The Biden administration says it will continue to use its emergency authorities under Title 42 of the U.S. public health code to rapidly return or “expel” migrants. But Mexican authorities have declined to take back Haitians in recent months.

The Biden administration curtailed deportation flights to Haiti after the assassination of President Jovenel Moïse in July and a 7.2-magnitude earthquake Aug. 14 that killed more than 2,000. And the Department of Homeland Security has extended temporary protected status, or TPS, eligibility for Haitians, a measure that allows Haitians living in the United States without legal status to qualify for provisional residency and avoid deportation.

Haitian migrants who make it here may actually have a decent case for asylum given the natural disaster and political calamity that’s befallen their country, so Biden may be reluctant to send them home.

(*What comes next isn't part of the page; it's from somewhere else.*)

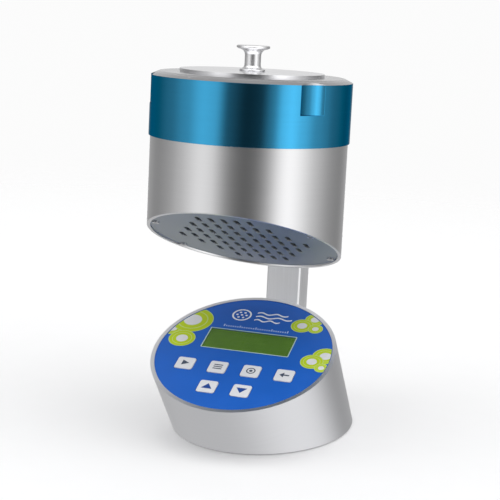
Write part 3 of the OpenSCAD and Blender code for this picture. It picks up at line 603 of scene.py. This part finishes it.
RUBBER = moulded("black_rubber", (0.018, 0.018, 0.019), 0.7, 0.08)
DARK_PLASTIC = moulded("dark_plastic", (0.022, 0.023, 0.025), 0.42)
FAN_PLASTIC = moulded("fan_plastic", (0.045, 0.048, 0.052), 0.38)
CABLE_JACKET = moulded("cable_jacket", (0.02, 0.02, 0.02), 0.5, 0.04)
RED_PLASTIC = moulded("rocker_plastic", (0.42, 0.02, 0.018), 0.33)
SLEEVE = moulded("battery_sleeve", (0.75, 0.22, 0.03), 0.3, 0.03)
BOARD = circuit_board("circuit_board")
MODULE = moulded("display_housing", (0.05, 0.05, 0.055), 0.5)
OVERLAY = moulded("overlay_blue", (0.010, 0.110, 0.50), 0.45, 0.025, 0.04, 3000,
                  Specular_IOR_Level=0.25)
KEY_PLASTIC = moulded("key_plastic", (0.72, 0.73, 0.76), 0.42, 0.03, 0.02)
LIME = moulded("ink_lime", (0.46, 0.60, 0.012), 0.5, 0.02, 0.05, Specular_IOR_Level=0.25)
LIME_EDGE = moulded("ink_lime_edge", (0.52, 0.68, 0.22), 0.5, 0.02, 0.05, Specular_IOR_Level=0.25)
PALE_INK = moulded("ink_pale", (0.70, 0.71, 0.73), 0.5, 0.02, 0.03, Specular_IOR_Level=0.25)
WHITE_INK = moulded("ink_white", (0.85, 0.88, 0.93), 0.5, 0.02, 0.02, Specular_IOR_Level=0.25)
SOFT_INK = moulded("ink_light_blue", (0.50, 0.64, 0.84), 0.5, 0.02, 0.03, Specular_IOR_Level=0.25)
DARK_INK = moulded("ink_dark", (0.055, 0.075, 0.12), 0.5, 0.02, 0.06, Specular_IOR_Level=0.25)
BLUE_INK = moulded("ink_blue", (0.012, 0.06, 0.28), 0.5, 0.02, 0.05, Specular_IOR_Level=0.25)
FRAME_INK = moulded("ink_frame", (0.50, 0.66, 0.55), 0.5, 0.02, 0.05, Specular_IOR_Level=0.25)
DISPLAY = display_glow("display_glow")
WINDOW = moulded("display_lens", (0.02, 0.035, 0.012), 0.12, 0.004, 0.1, 400, Alpha=0.16)

# ---- the CAD nodes -------------------------------------------------------------

softened("head_ring", ANODISED, 0.3)
softened("casing", CASING_METAL, 0.3)
softened("sieve_plate", SIEVE_METAL, 0.15)
softened("cover_disc", COVER_METAL, 0.25, 3)
softened("cover_knob", KNOB_METAL, 0.15)
softened("base_tube", BASE_METAL, 0.3)
softened("handle_bar", BAR_METAL, 0.25)
softened("exhaust_plate", GRILLE_SHADED_METAL, 0.15)
KEYS = ("key_start", "key_menu", "key_select", "key_back", "key_up", "key_down")
for key in KEYS:
    softened(key, KEY_PLASTIC, 0.25)

dress(("knob_screw", "sieve_screws", "stage_screws", "motor_screws", "mount_screws",
       "board_screws", "exhaust_screws", "bar_screws", "foot_screws", "panel_screws",
       "standoff_screws", "bracket_screws", "base_screws"), SCREW_METAL)
dress(("sieve_seal", "head_seal", "base_pad"), RUBBER)
dress(("dish_stage", "dish_carrier", "bar_backing", "panel_plate", "base_plate"), INNER_METAL)
dress(("dish_clips", "battery_bracket", "motor_shaft"), SPRING_METAL)
dress(("fan_housing", "impeller", "motor_mount"), FAN_PLASTIC)
dress(("motor",), MOTOR_METAL)
dress(("head_board", "control_board"), BOARD)
dress(("tripod_bush", "board_standoffs", "flow_sensor"), BRASS)
dress(("bar_plug", "dc_socket", "power_switch", "key_switches"), DARK_PLASTIC)
dress(("loom",), CABLE_JACKET)
dress(("battery_pack",), SLEEVE)
dress(("power_rocker",), RED_PLASTIC)
dress(("display_module",), MODULE)
dress(("display_cell",), DISPLAY)
dress(("display_window",), WINDOW)
dress(("panel_overlay",), OVERLAY)

make_discs(LIME, LIME_EDGE, PALE_INK)
make_pictogram(WHITE_INK)
make_scale(SOFT_INK)
make_key_signs(DARK_INK, BLUE_INK)
make_display_frame(FRAME_INK)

And even if he lets the Border Patrol put them on planes to Port-au-Prince, the crush of people in Del Rio creates another logistical problem. “[T]he Del Rio Sector is 240 miles wide,” said the city’s mayor to WaPo. “If the attention is given here to these 8,000 people, that opens up a big question: Who’s watching the rest of the sector?” Who indeed?

It’s Biden’s move now. Will he let Abbott do what he can to limit entry into the U.S. or will he go to court to assert federal authority in creating a de facto open border? A lot of Democrats in Congress anxious about the midterms will be watching. And they might not be rooting for Biden in this one.